Director Jane Campion didn’t hold back Saturday night at the DGA Awards when asked for her response to caustic and homophobic comments that veteran actor Sam Elliott made recently about Campion’s Oscar contender “The Power of the Dog.”
“I’m sorry, he was being a little bit of a B-I-T-C-H. He’s not a cowboy; he’s an actor,” Campion told Variety before the ceremony. “The West is a mythic space and there’s a lot of room on the range. I think it’s a little bit sexist.”
Elliott, who is known for his work in Westerns, criticized aspects of Campion’s take on a Western thriller during his recent guest appearance on Marc Maron’s “WTF” podcast. Elliott flatly called the Netflix drama “a piece of shit” and questioned “where’s the Western in this Western?” Elliott asked. He took aim at star Benedict Cumberbatch as well.
“I mean, Cumberbatch never got out of his fucking chaps. He had two pairs of chaps — a woolly pair and a leather pair. And every fucking time he would walk in from somewhere — he never was on a horse, maybe once — he’d walk into the fucking house, storm up the fucking stairs, go lay in his bed in his chaps and play his banjo,” Elliott said. “It’s like, what the fuck?”

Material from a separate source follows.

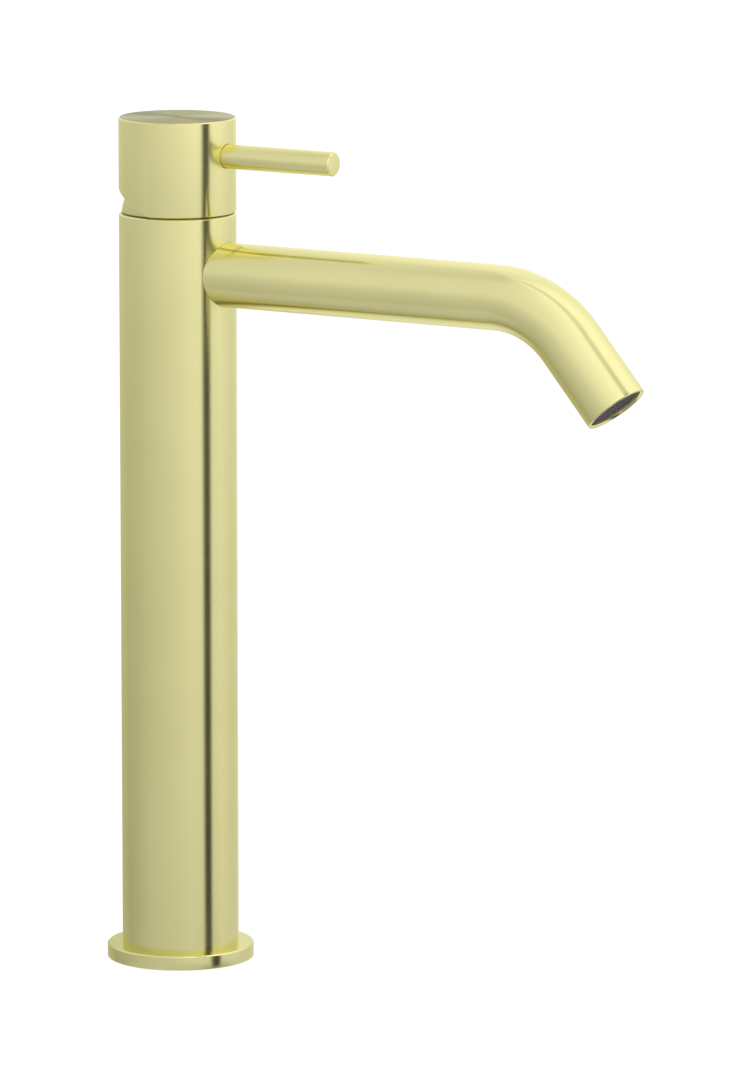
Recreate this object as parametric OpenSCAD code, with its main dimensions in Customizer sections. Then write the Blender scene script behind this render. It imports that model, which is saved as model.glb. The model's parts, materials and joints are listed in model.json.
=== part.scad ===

Campion told Variety that she takes a more expansive view of the Western genre, and that she flatly views Elliott’s crude criticism as a slight against her as a female artist.
“When you think about the number of amazing Westerns made in Spain by (director) Sergio Leone,” she said. “I consider myself a creator. I think he thinks of me as a woman or something lesser first, and I don’t appreciate that.”